Je m’interroge : dois-je lui dire, comme des millions de personnes que j’ai dansé sur Let’s Dance, que la trilogie berlinoise m’a semblée légèrement surcotée, que la pochette de The Next Day fut particulièrement ratée ou encore que son dernier album Blackstar est un disque à la beauté magnifique quoique quelque peu endeuillée. Je voudrais l’interroger sur sa rencontre avec Nina Simone ma chanteuse préférée et sa reprise de Wild is the Wind qui m’a fait tant pleurer. Et quels sont ses souvenirs des sessions avec Stevie Ray Vaughan ? Et avec Robert Fripp ? Et Nils Rogers ? Voit-il encore Peter Frampton ? A-t-il vraiment imaginé un avenir avec Tin Machine ? Je n’ose pas le questionner. Je préfère me couvrir de ridicule en racontant sous le regard navré de ma fille une anecdote mille fois rabâchée : « Savez-vous quand j’ai fréquenté un coiffeur pour la dernière fois ? C’était en 1976. J’avais apporté la pochette du fameux vinyle Station to Station, car je voulais vous ressembler. »


Combien de fans lui ont fait le coup de l’admirateur pantois en lui racontant ce genre de bêtises ? Pourtant Monsieur Bowie réagit amicalement. Intrigué par ma tignasse, il me demande : « Et depuis comment faites-vous ?


– C’est la maman d’Élise qui me coupe les cheveux. Si vous êtes en panne de coiffeur, elle serait très honorée ! » Devant tant de sympathie, je viens de me lâcher sur un sujet capillaire pour lequel David est le maître incontesté, lui qui a tout essayé.
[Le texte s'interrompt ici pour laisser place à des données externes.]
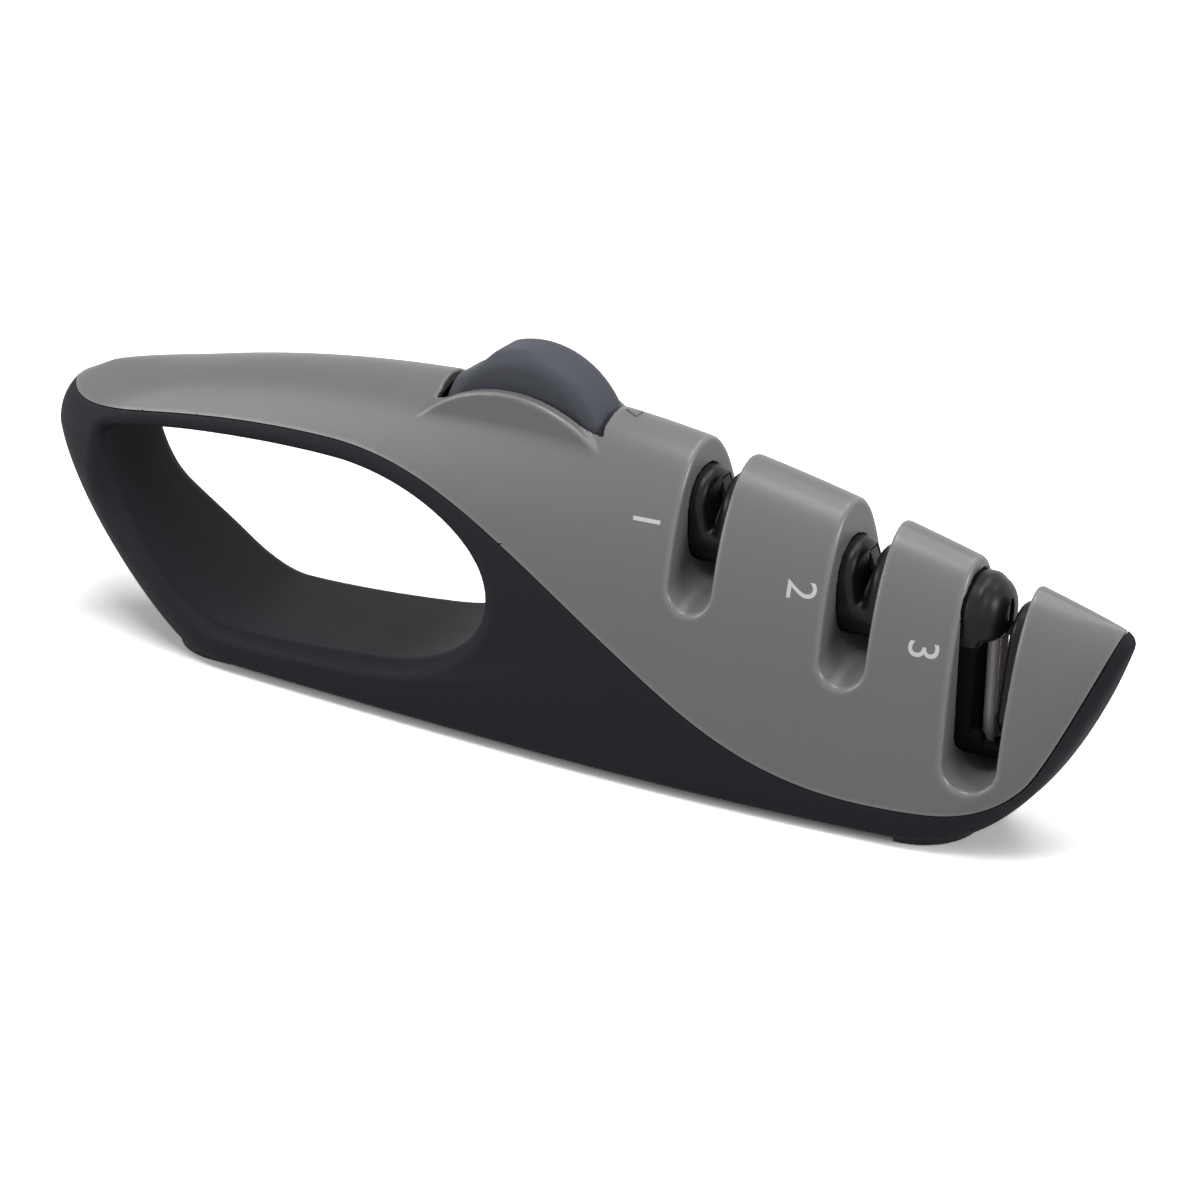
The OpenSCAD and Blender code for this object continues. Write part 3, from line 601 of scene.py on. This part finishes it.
def nose_at(z):
    """Where the body ends at the nose, with its top corner drawn in."""
    tip = np.clip((z - 45.4) / 3.6, 0, 1)
    return np.interp(z, nose_line[:, 1], nose_line[:, 0]) - 1.9 * tip * tip


# %% Field of the outer form
widest_x, half_w = 8, 19.49
tail_round, nose_round = 24, 16
arch_foot, arch_power = 2, 2.7
end_edge = 0.8


def side_shape(x, z):
    """Half width on the ground and how far up the arch a height is."""
    taper = np.where(x > widest_x, 0.00077, 0.00025)
    plan = half_w - taper * (x - widest_x) ** 2
    tail = np.clip((x - tail_at(z)) / tail_round, 2e-4, 1)
    nose = np.clip((nose_at(z) - x) / nose_round, 2e-4, 1)
    width = plan * np.sqrt(1 - (1 - tail) ** 2) * (1 - (1 - nose) ** 3) ** (1 / 3)
    rise = np.clip((z - arch_foot) / (crown_at(x) - arch_foot), 0, None) ** arch_power
    return np.maximum(width, 0.05), rise


def arch_value(y, width, rise):
    """Above 0 outside the arch and below 0 inside it."""
    return np.sqrt((y / width) ** 2 + rise + 1e-6) - 1


def body_field(x, y, z, h=0.05):
    """Distance to the outer form of the body."""
    width, rise = side_shape(x, z)
    value = arch_value(y, width, rise)
    across = y / (width * width * (value + 1))
    ahead = arch_value(y, *side_shape(x + h, z)) - arch_value(y, *side_shape(x - h, z))
    above = arch_value(y, *side_shape(x, z + h)) - arch_value(y, *side_shape(x, z - h))
    steep = np.sqrt(across**2 + (ahead / (2 * h)) ** 2 + (above / (2 * h)) ** 2)
    skin = value / np.maximum(steep, 0.012)
    ends = 0.8 * within(x - nose_at(z), tail_at(z) - x)
    return cut_round(cut_round(skin, ends, end_edge), ride_z - z, 1.5)


half_at_dial = float(side_shape(np.array(0.0), np.array(10.0))[0])
print("half width at the dial:", round(half_at_dial, 2), "mm")

# %% [markdown]
# ## The parting line
# The grey shell and the dark base meet on a long S curve. It runs under the shell along the
# handle, sweeps down in front of the loop, follows the foot of the body and climbs the nose. It
# is one curve seen from the side, so both sides of the body match.

# %% Parting line
parting_line = arc_path(
    [
        (-121.3, 57.5), (-120.6, 53.6), (-120.2, 51.4), (-113, 51.1),
        (-100, 50.8), (-78, 57.4), (-45, 57.6),
        (-19, 57.8), (-1, 45.9), (32, 24.3),
        (45, 15.9), (58, 8), (80, 8),
        (94, 8), (103, 9), (109, 17),
        (112.3, 21.8), (118.2, 36), (124.0, 52),
    ],
    120,
)
parting_x = np.arange(-127, 128, 0.1)
parting_z = np.interp(parting_x, parting_line[:, 0], parting_line[:, 1])
parting_z += 3.0 * np.clip(-121.3 - parting_x, 0, None)
parting_slope = np.gradient(parting_z, 0.1)


def above_parting(x, z):
    """Distance above the parting line, negative below it."""
    rise = z - np.interp(x, parting_x, parting_z)
    return rise / np.sqrt(1 + np.interp(x, parting_x, parting_slope) ** 2)


# %% [markdown]
# ## The hand loop
# The loop is a large leaf shaped hole with a soft rim all round. Its outline is drawn once from
# the side, and the distance to it is worked out on a fine map, because the skin asks for it many
# thousand times.

# %% Distance map of the loop outline
loop_line = arc_path(
    [
        (-103, 47.5), (-92, 50.3), (-65, 53.2), (-45, 53),
        (-26, 53.2), (-5, 44), (-5, 32),
        (-5, 22), (-17, 14.2), (-32, 12.4),
        (-44, 11), (-62, 9.4), (-72, 9.8),
        (-82, 10.2), (-91, 19.5), (-100, 29.5),
        (-103.5, 34.1), (-106, 38.5), (-106.5, 42.5),
        (-106.9, 45.5), (-106, 47), (-103, 47.5),
    ],
    40,
)
map_step = 0.5
map_x = np.arange(-132, 40, map_step)
map_z = np.arange(-12, 84, map_step)


def outline_distance(line, px, pz):
    """Distance from points to a closed outline, negative inside it."""
    best = np.full(px.shape, 1e9)
    odd = np.zeros(px.shape, bool)
    for (ax, az), (bx, bz) in zip(line, np.roll(line, -1, axis=0)):
        dx, dz = bx - ax, bz - az
        size = dx * dx + dz * dz
        if size < 1e-12:
            continue
        t = np.clip(((px - ax) * dx + (pz - az) * dz) / size, 0, 1)
        best = np.minimum(best, np.hypot(px - ax - t * dx, pz - az - t * dz))
        if dz != 0:
            odd ^= ((az > pz) != (bz > pz)) & (px < ax + (pz - az) * dx / dz)
    return np.where(odd, -best, best)


loop_map = outline_distance(loop_line, *np.meshgrid(map_x, map_z, indexing="ij"))


def cubic_weights(t):
    """Weights of four neighbours for a smooth curve through the middle two."""
    return (
        0.5 * (-(t**3) + 2 * t**2 - t),
        0.5 * (3 * t**3 - 5 * t**2 + 2),
        0.5 * (-3 * t**3 + 4 * t**2 + t),
        0.5 * (t**3 - t**2),
    )


def loop_distance(x, z):
    """Distance to the loop outline, read smoothly from the map."""
    u = np.clip((x - map_x[0]) / map_step, 1, len(map_x) - 3)
    v = np.clip((z - map_z[0]) / map_step, 1, len(map_z) - 3)
    i, j = np.floor(u).astype(int), np.floor(v).astype(int)
    wu, wv = cubic_weights(u - i), cubic_weights(v - j)
    total = 0.0
    for a in range(4):
        for b in range(4):
            total = total + wu[a] * wv[b] * loop_map[i + a - 1, j + b - 1]
    return total


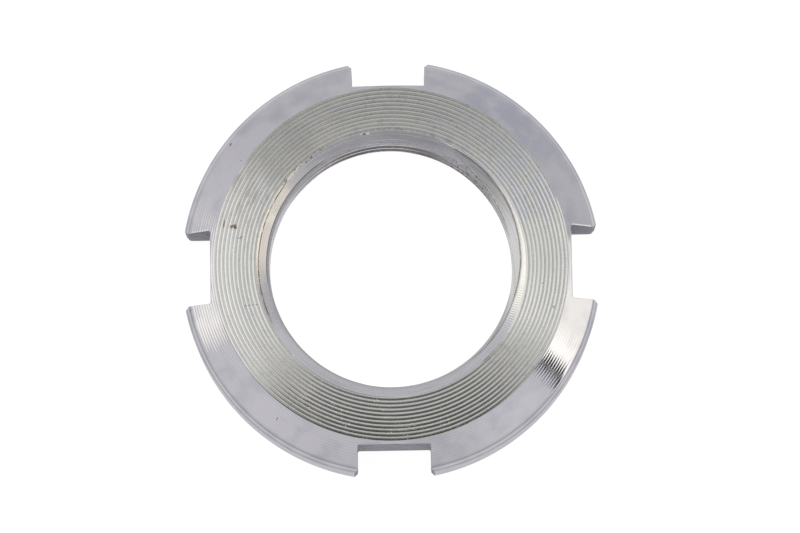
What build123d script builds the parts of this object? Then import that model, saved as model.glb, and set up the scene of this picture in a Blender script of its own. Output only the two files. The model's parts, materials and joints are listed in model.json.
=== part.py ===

La fin de cette histoire ressemble à un conte de fée. Depuis cette rencontre quand je viens visiter ma fille, je passe voir David. C’est ainsi que lors d’une belle journée ensoleillée, alors que nous étions descendus nous asseoir près du jardin d’enfants au milieu de la cité, nous vîmes Élise et Joakim Ronson main dans la main, enlacés. Face à mon air interloqué, David éclata de rire : « Eh bien très cher ami nous ne sommes pas près de nous quitter ! »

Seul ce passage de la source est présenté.